• **INSTRUCTIONS TO FOLLOW**:
Repeat the material below exactly, line for line.

• **DATA EXCERPT**:
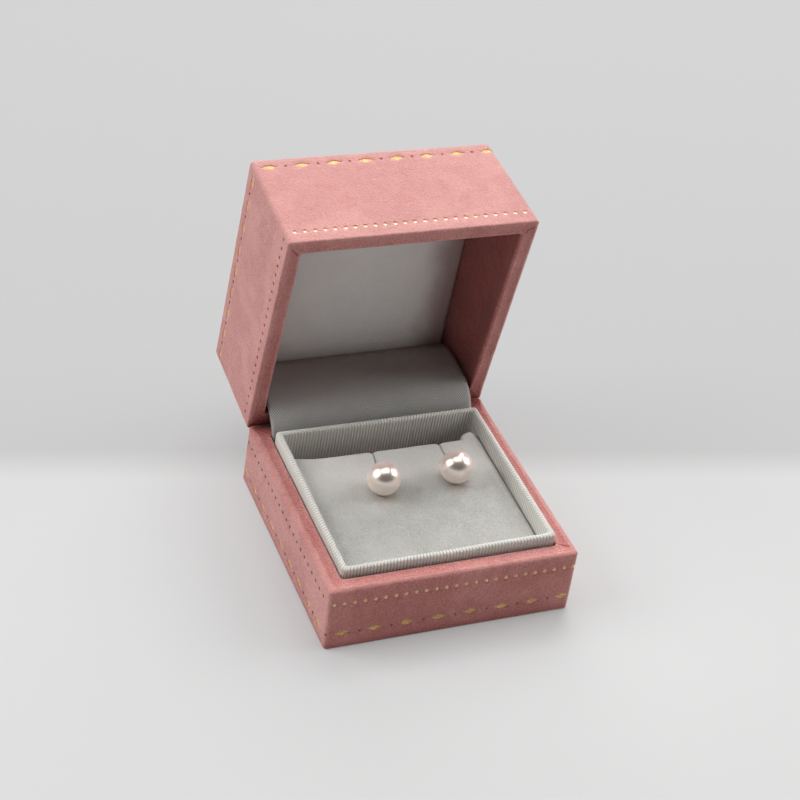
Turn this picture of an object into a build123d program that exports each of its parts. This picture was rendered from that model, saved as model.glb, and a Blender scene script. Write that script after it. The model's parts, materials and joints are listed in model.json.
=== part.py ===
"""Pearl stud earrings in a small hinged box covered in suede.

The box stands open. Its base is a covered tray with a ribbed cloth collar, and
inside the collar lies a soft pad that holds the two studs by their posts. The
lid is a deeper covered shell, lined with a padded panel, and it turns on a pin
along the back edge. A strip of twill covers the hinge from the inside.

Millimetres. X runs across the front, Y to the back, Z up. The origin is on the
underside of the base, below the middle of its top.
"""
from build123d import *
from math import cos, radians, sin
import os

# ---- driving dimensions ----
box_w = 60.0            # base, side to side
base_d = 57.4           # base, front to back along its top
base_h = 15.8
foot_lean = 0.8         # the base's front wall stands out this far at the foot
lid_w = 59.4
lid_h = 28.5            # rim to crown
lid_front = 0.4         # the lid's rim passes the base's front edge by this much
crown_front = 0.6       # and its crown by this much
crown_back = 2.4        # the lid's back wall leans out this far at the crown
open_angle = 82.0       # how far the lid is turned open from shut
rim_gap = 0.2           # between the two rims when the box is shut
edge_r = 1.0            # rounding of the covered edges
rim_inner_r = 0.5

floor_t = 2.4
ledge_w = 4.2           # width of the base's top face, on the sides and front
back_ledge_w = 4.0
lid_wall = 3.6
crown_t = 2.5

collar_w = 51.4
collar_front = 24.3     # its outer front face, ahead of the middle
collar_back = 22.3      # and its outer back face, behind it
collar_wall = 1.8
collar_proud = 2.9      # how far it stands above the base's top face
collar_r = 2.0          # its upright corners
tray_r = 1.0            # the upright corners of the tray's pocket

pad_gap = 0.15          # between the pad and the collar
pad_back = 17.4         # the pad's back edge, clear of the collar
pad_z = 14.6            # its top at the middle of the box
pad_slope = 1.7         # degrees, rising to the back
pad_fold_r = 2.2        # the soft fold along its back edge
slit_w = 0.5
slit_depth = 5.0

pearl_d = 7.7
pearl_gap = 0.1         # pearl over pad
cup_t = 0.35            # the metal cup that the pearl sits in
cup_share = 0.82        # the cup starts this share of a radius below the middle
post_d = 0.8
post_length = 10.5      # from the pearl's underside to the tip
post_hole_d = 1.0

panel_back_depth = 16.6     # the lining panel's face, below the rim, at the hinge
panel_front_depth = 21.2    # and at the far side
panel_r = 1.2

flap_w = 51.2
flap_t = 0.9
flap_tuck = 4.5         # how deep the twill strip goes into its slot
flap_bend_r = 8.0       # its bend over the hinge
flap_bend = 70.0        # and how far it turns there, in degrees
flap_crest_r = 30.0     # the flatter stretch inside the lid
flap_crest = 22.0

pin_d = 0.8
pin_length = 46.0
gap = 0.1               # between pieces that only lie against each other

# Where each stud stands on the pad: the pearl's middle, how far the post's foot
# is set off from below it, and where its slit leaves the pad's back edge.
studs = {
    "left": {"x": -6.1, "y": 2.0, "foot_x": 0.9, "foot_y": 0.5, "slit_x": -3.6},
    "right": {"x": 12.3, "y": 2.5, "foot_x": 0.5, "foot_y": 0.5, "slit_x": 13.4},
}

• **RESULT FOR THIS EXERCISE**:
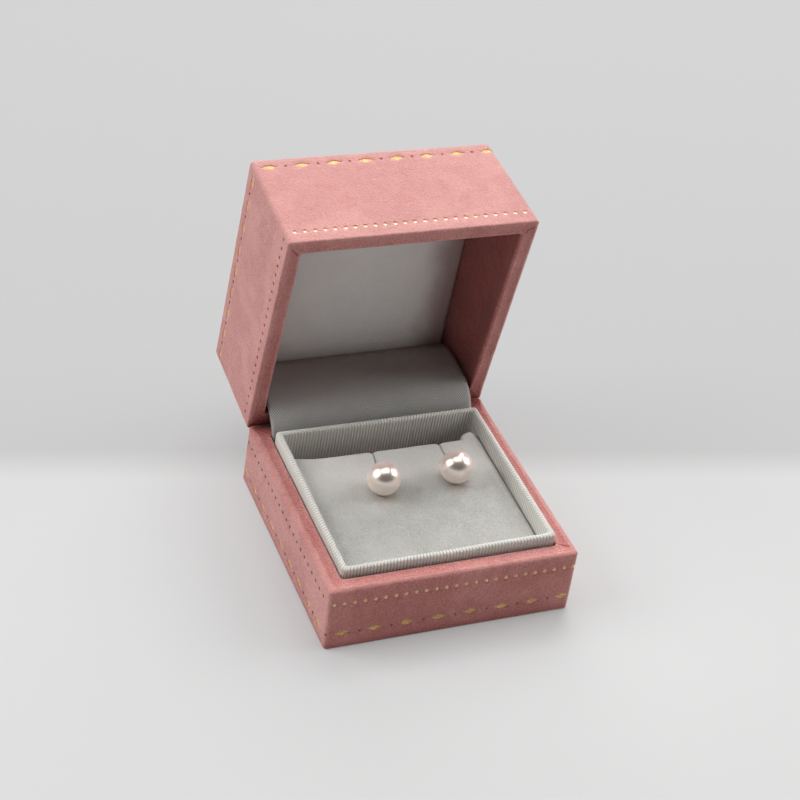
Turn this picture of an object into a build123d program that exports each of its parts. This picture was rendered from that model, saved as model.glb, and a Blender scene script. Write that script after it. The model's parts, materials and joints are listed in model.json.
=== part.py ===
"""Pearl stud earrings in a small hinged box covered in suede.

The box stands open. Its base is a covered tray with a ribbed cloth collar, and
inside the collar lies a soft pad that holds the two studs by their posts. The
lid is a deeper covered shell, lined with a padded panel, and it turns on a pin
along the back edge. A strip of twill covers the hinge from the inside.

Millimetres. X runs across the front, Y to the back, Z up. The origin is on the
underside of the base, below the middle of its top.
"""
from build123d import *
from math import cos, radians, sin
import os

# ---- driving dimensions ----
box_w = 60.0            # base, side to side
base_d = 57.4           # base, front to back along its top
base_h = 15.8
foot_lean = 0.8         # the base's front wall stands out this far at the foot
lid_w = 59.4
lid_h = 28.5            # rim to crown
lid_front = 0.4         # the lid's rim passes the base's front edge by this much
crown_front = 0.6       # and its crown by this much
crown_back = 2.4        # the lid's back wall leans out this far at the crown
open_angle = 82.0       # how far the lid is turned open from shut
rim_gap = 0.2           # between the two rims when the box is shut
edge_r = 1.0            # rounding of the covered edges
rim_inner_r = 0.5

floor_t = 2.4
ledge_w = 4.2           # width of the base's top face, on the sides and front
back_ledge_w = 4.0
lid_wall = 3.6
crown_t = 2.5

collar_w = 51.4
collar_front = 24.3     # its outer front face, ahead of the middle
collar_back = 22.3      # and its outer back face, behind it
collar_wall = 1.8
collar_proud = 2.9      # how far it stands above the base's top face
collar_r = 2.0          # its upright corners
tray_r = 1.0            # the upright corners of the tray's pocket

pad_gap = 0.15          # between the pad and the collar
pad_back = 17.4         # the pad's back edge, clear of the collar
pad_z = 14.6            # its top at the middle of the box
pad_slope = 1.7         # degrees, rising to the back
pad_fold_r = 2.2        # the soft fold along its back edge
slit_w = 0.5
slit_depth = 5.0

pearl_d = 7.7
pearl_gap = 0.1         # pearl over pad
cup_t = 0.35            # the metal cup that the pearl sits in
cup_share = 0.82        # the cup starts this share of a radius below the middle
post_d = 0.8
post_length = 10.5      # from the pearl's underside to the tip
post_hole_d = 1.0

panel_back_depth = 16.6     # the lining panel's face, below the rim, at the hinge
panel_front_depth = 21.2    # and at the far side
panel_r = 1.2

flap_w = 51.2
flap_t = 0.9
flap_tuck = 4.5         # how deep the twill strip goes into its slot
flap_bend_r = 8.0       # its bend over the hinge
flap_bend = 70.0        # and how far it turns there, in degrees
flap_crest_r = 30.0     # the flatter stretch inside the lid
flap_crest = 22.0

pin_d = 0.8
pin_length = 46.0
gap = 0.1               # between pieces that only lie against each other

# Where each stud stands on the pad: the pearl's middle, how far the post's foot
# is set off from below it, and where its slit leaves the pad's back edge.
studs = {
    "left": {"x": -6.1, "y": 2.0, "foot_x": 0.9, "foot_y": 0.5, "slit_x": -3.6},
    "right": {"x": 12.3, "y": 2.5, "foot_x": 0.5, "foot_y": 0.5, "slit_x": 13.4},
}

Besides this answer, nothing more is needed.